* The exercise *
In the entries below, count every line containing "from". Reply with the number alone.

#### Material provided

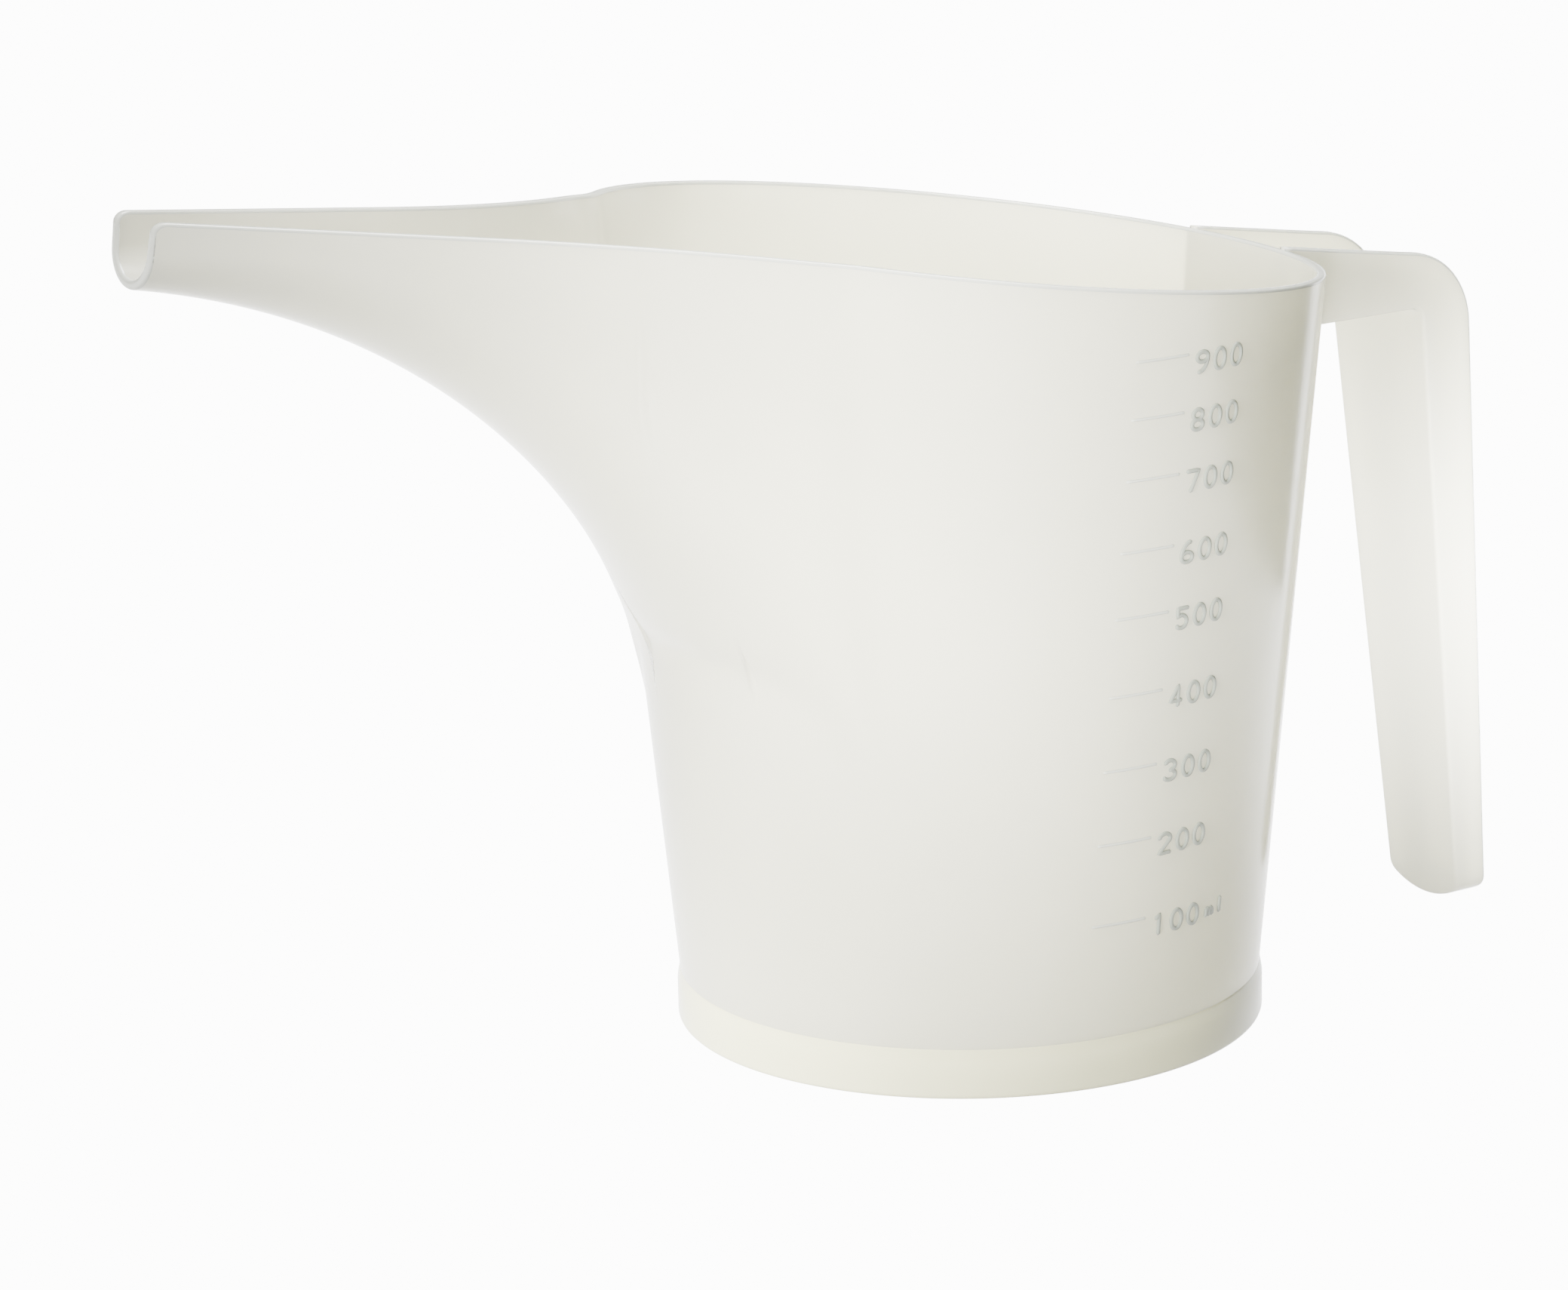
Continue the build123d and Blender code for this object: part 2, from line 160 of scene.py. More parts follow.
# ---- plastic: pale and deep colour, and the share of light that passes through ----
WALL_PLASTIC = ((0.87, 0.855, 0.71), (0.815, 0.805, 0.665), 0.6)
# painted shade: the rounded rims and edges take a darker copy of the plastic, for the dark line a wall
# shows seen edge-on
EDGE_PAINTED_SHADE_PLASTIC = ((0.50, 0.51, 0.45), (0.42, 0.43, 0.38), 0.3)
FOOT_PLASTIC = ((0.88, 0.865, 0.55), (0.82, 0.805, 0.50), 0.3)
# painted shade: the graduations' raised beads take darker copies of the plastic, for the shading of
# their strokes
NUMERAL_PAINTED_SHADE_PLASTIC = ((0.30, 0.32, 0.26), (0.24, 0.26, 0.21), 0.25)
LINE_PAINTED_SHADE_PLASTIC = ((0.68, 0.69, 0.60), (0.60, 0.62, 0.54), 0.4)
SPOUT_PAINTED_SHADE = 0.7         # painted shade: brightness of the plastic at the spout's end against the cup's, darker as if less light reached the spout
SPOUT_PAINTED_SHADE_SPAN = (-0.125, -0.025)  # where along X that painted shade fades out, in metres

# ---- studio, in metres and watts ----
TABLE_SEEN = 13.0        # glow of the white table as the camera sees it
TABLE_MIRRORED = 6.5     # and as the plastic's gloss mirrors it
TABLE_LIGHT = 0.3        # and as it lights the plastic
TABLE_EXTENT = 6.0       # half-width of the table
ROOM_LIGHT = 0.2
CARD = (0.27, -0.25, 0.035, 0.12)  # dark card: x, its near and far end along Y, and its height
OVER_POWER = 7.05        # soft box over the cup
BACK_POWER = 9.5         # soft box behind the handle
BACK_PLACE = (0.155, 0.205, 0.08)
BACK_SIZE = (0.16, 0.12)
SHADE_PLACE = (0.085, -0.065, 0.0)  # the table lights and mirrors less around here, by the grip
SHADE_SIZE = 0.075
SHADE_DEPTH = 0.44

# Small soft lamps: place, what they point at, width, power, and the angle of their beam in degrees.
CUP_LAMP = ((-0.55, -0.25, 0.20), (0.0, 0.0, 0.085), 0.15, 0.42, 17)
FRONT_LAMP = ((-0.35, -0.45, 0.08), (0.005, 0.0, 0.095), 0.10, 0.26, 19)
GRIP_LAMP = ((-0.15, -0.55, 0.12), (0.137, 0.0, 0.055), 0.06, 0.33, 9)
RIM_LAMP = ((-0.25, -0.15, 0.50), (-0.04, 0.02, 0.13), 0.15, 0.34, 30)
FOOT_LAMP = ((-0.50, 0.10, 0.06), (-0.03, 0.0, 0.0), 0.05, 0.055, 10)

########
#### Material provided

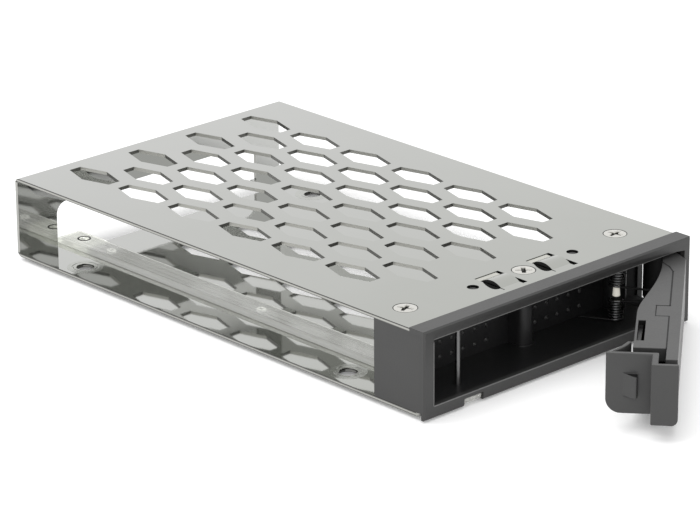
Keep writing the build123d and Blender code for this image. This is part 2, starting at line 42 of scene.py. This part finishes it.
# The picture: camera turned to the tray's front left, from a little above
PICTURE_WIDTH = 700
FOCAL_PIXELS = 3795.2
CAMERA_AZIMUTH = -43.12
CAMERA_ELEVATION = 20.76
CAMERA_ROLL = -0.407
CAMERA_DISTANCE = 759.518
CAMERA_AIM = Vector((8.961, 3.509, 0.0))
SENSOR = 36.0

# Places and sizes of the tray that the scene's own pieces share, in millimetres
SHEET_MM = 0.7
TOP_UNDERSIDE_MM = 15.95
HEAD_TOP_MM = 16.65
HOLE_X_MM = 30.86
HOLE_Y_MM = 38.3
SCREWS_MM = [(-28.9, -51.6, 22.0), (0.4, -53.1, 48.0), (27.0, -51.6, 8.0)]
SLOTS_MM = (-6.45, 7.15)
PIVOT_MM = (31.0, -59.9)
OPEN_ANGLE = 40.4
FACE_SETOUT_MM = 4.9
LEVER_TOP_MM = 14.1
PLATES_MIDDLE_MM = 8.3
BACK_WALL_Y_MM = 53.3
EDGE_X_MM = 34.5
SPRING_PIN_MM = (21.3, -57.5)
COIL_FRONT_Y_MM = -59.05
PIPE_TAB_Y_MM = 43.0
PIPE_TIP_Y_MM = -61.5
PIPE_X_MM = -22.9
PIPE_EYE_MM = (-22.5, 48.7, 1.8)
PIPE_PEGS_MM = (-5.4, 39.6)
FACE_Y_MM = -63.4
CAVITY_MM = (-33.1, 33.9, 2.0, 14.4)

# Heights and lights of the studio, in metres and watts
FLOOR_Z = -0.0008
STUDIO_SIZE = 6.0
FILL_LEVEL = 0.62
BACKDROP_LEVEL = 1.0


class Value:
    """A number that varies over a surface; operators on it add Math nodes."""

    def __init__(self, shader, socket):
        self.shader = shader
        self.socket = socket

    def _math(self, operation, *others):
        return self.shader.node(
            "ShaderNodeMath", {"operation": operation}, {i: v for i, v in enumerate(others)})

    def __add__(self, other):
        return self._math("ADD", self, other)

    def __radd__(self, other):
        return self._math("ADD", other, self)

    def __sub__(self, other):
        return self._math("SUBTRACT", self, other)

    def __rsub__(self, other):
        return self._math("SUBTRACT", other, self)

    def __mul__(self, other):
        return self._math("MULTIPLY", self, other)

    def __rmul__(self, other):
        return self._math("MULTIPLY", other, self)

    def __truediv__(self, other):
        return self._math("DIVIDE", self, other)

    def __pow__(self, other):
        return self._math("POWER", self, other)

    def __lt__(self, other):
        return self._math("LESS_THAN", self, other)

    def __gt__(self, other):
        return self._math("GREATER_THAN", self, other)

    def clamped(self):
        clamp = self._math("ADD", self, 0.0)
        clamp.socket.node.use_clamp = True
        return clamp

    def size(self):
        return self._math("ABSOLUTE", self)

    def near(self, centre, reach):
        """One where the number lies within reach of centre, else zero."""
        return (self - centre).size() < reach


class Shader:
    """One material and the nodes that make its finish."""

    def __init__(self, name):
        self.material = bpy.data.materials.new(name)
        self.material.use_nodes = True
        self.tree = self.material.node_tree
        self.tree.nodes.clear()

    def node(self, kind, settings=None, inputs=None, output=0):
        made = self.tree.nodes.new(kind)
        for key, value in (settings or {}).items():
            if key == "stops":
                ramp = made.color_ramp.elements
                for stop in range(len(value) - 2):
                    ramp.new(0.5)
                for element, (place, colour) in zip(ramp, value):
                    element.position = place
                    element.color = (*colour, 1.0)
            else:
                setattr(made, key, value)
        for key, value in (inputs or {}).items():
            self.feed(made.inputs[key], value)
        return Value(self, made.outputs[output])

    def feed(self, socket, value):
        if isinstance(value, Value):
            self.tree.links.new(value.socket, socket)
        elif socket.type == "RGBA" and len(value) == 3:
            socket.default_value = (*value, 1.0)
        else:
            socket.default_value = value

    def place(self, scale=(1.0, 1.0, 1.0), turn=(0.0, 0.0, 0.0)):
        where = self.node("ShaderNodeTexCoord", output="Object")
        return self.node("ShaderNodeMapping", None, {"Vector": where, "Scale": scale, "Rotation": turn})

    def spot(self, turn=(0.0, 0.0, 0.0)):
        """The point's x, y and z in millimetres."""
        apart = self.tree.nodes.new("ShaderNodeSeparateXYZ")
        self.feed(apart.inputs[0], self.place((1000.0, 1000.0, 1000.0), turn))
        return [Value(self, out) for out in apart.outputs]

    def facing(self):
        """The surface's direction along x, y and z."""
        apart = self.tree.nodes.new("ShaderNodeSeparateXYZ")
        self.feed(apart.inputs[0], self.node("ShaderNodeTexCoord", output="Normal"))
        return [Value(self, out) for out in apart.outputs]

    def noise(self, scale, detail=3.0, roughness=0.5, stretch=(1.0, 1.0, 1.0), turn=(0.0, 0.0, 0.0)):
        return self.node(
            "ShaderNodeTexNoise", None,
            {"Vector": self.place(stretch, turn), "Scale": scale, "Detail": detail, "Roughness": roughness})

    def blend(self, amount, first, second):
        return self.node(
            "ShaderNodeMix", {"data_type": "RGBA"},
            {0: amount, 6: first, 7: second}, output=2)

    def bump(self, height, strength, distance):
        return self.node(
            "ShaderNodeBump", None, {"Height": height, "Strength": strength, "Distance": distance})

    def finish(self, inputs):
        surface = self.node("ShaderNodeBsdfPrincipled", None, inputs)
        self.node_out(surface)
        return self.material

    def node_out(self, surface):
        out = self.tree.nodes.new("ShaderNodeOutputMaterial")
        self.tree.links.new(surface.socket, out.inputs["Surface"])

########

* The result *
2